Michael D’Zgoda recites many reasons for playing multiple sports; his competitive urges, trying new things, having fun with friends, having other people depending on him, and a strong dislike for working out.

“Sports are a big part of my life and it is great that we have such a robust gay sports community in D.C.,” says D’Zgoda. “I really wanted to play softball recently but my husband said I cannot play one more sport.”

D’Zgoda’s first love growing up was soccer and he played volleyball and ran track in high school. After attending Syracuse University, he played club and intramural sports while attending the Air Force Academy. He discovered rowing while at Cambridge for graduate school and the DC Strokes Rowing Club would be his first LGBT sport in D.C. in 2005.

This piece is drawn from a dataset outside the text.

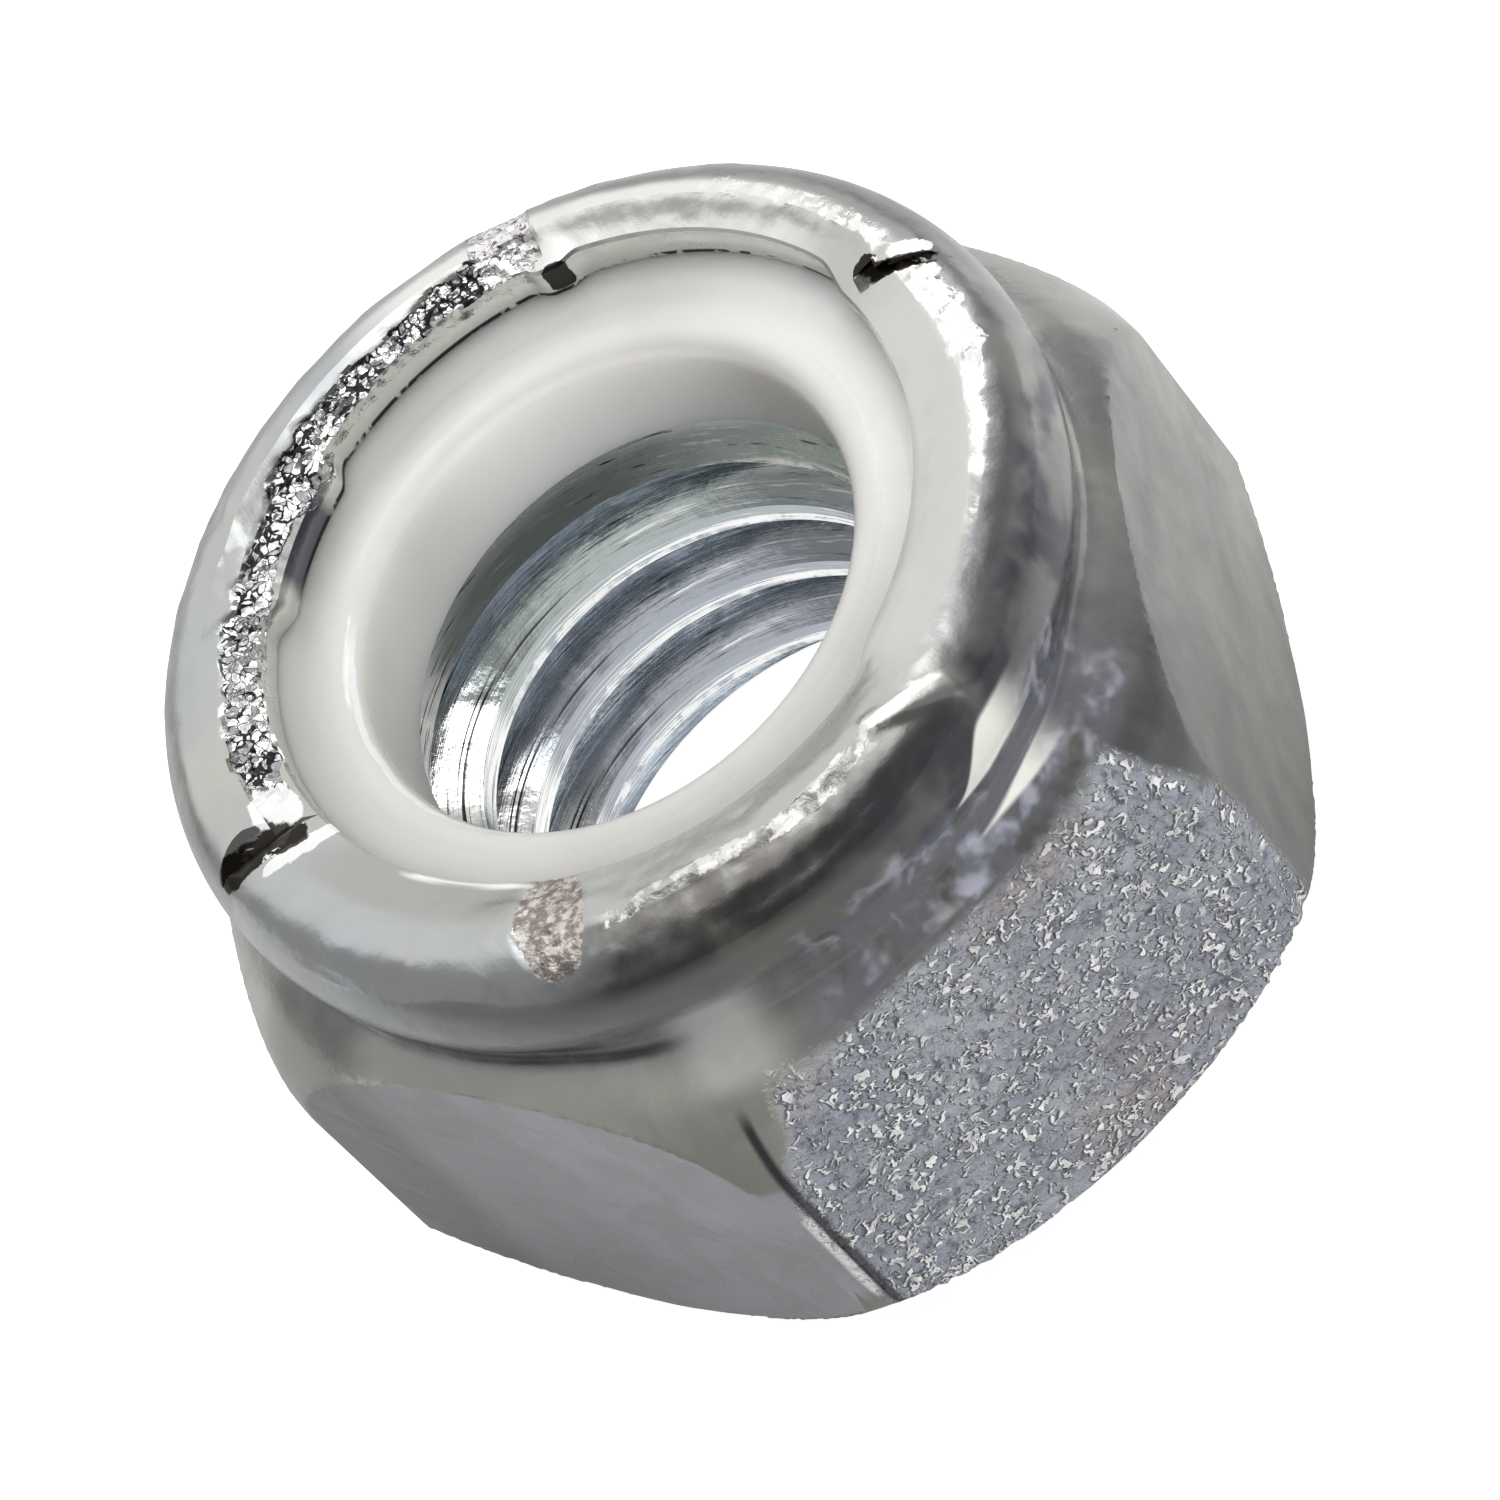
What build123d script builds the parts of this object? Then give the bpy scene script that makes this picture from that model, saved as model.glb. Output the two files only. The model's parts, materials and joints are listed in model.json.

He followed that up by starting an LGBT team in a straight kickball league and then found his primary sport in the DC Gay Flag Football League. He made the travel team after his first season and has been mentoring other players in defense.

For several years he squeezed in soccer with the Federal Triangles Soccer Club and the Summer of Freedom league along with Stonewall Kickball.

It was while attending pick-up volleyball at a struggling LGBT club, that his leadership skills kicked in and he co-founded the successful DC Pride Volleyball League in 2015. Until that point, it was one of the sports that was lacking cohesion in the gay D.C. sports community.

“There are a lot of people who play sports that don’t realize the amount of time it takes to cultivate a league,” D’Zgoda says. “We learned from the trials and tribulations that the other leagues went through how to make this one a success.”

D’Zgoda works for the U.S. Department of State and just last week his job moved him to Recife, Brazil. He says his time in the LGBT sports community of D.C. was filled with camaraderie and the cherry on top was that he was playing with friends.

“I have been getting all the league sign-up emails and I still want to play so bad,” says D’Zgoda. “I will probably get back into tennis while I am in Brazil, but it won’t be the same as playing in the LGBT sports community in D.C. I am really going to miss what I had here.”